Basically impossible, especially for someone not trained or conditioned to be a sprinter. Jeffries told this story in his dotage. I won't say he was lying but he wasn't telling the truth. This never happened.
Thanks Seamus! But I said it did not seem plausible. Did you not notice the other part, where I said it would be theoretically possible IF he was not going all out to start? Please review my detailed post & tell me if THIS seems like I believe, unknowable because nothing is verified... But that someone Jeffries size & athleticism MIGHT have been able to run at max in the high 10's for 100 YARDS like some others untrained & even larger can, so if he had something in the tank during most of the sprints, averaging an 11.2 could happen.

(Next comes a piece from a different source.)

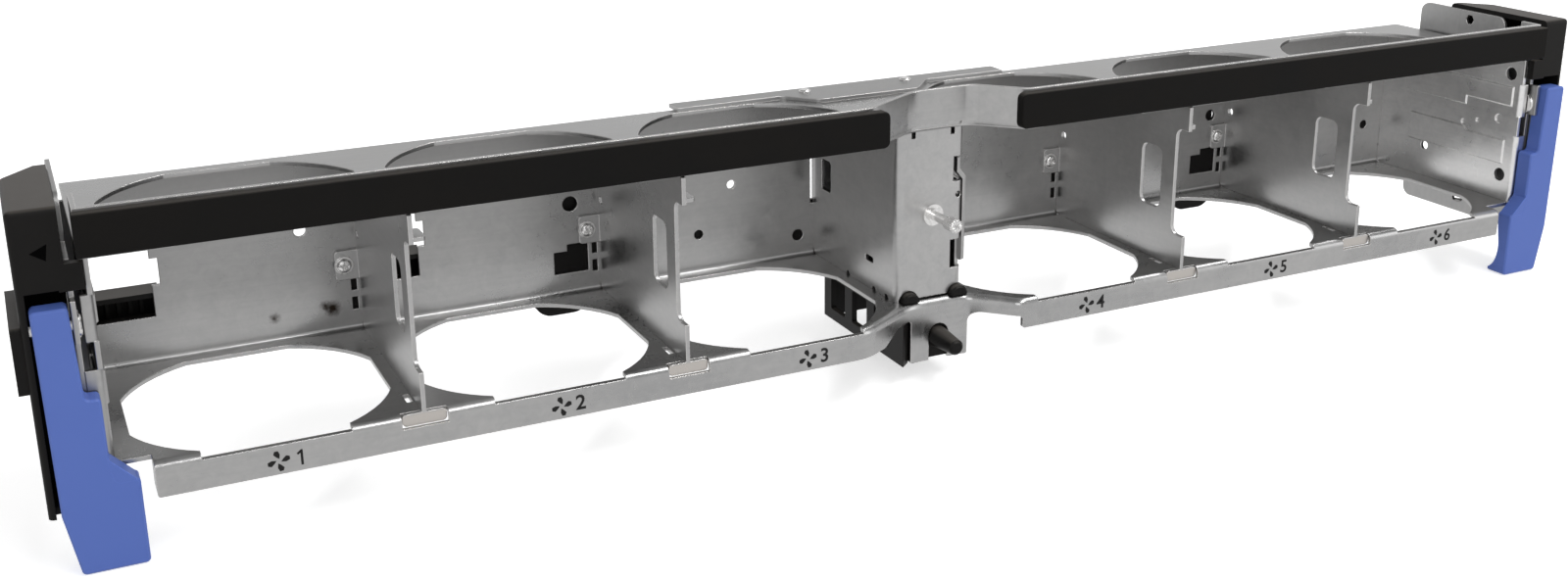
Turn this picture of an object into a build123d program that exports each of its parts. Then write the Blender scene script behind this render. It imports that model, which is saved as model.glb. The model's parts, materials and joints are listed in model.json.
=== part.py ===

I don't get your point. He didn't do it. He was an old guy enhancing this past athletic accomplishments, something every old jock is prone to. It is fiction on every level but that he said it.
He may well have been. I am not saying to accept an unverified story as Gospel Seamus. And I accept-& in fact volunteered before you weighed in, in an earlier post, then above very recently-that doing those 10 sprints WITH minimal recovery AT hardly varying speeds was not believable. But again I am asking this: 1) You showed people who are non-sprinters, including the one much larger than Jeffries that ran a time of 10.7 meters-also untrained, & I dunno that he had any ideal conditions. Some untrained that go faster, like the also LARGE-& quite tall, a disadvantage 10.4 guy who came in dead last in an elite run. 2) I am asking IF Jeffries could go say 10.7 at his best, but was NOT going all out for those earlier sprints of 10... Would the 11.2 average over 100 yards not be plausible? Since some athletic untrained guys presumably could do it today? 3) I wrote in an earlier post you may have missed: I see some track guys improving MORE than the .3 seconds MAX you said the 10.4 guy could possibly manage over a lifetime. Do not some guys who already have some training gain that much or more in their career? If so, why could the 10.4 guy never possibly beat 10.1 max? How can you know that the less efficient phases of his race-never trained in sprinting-be brought up more than that?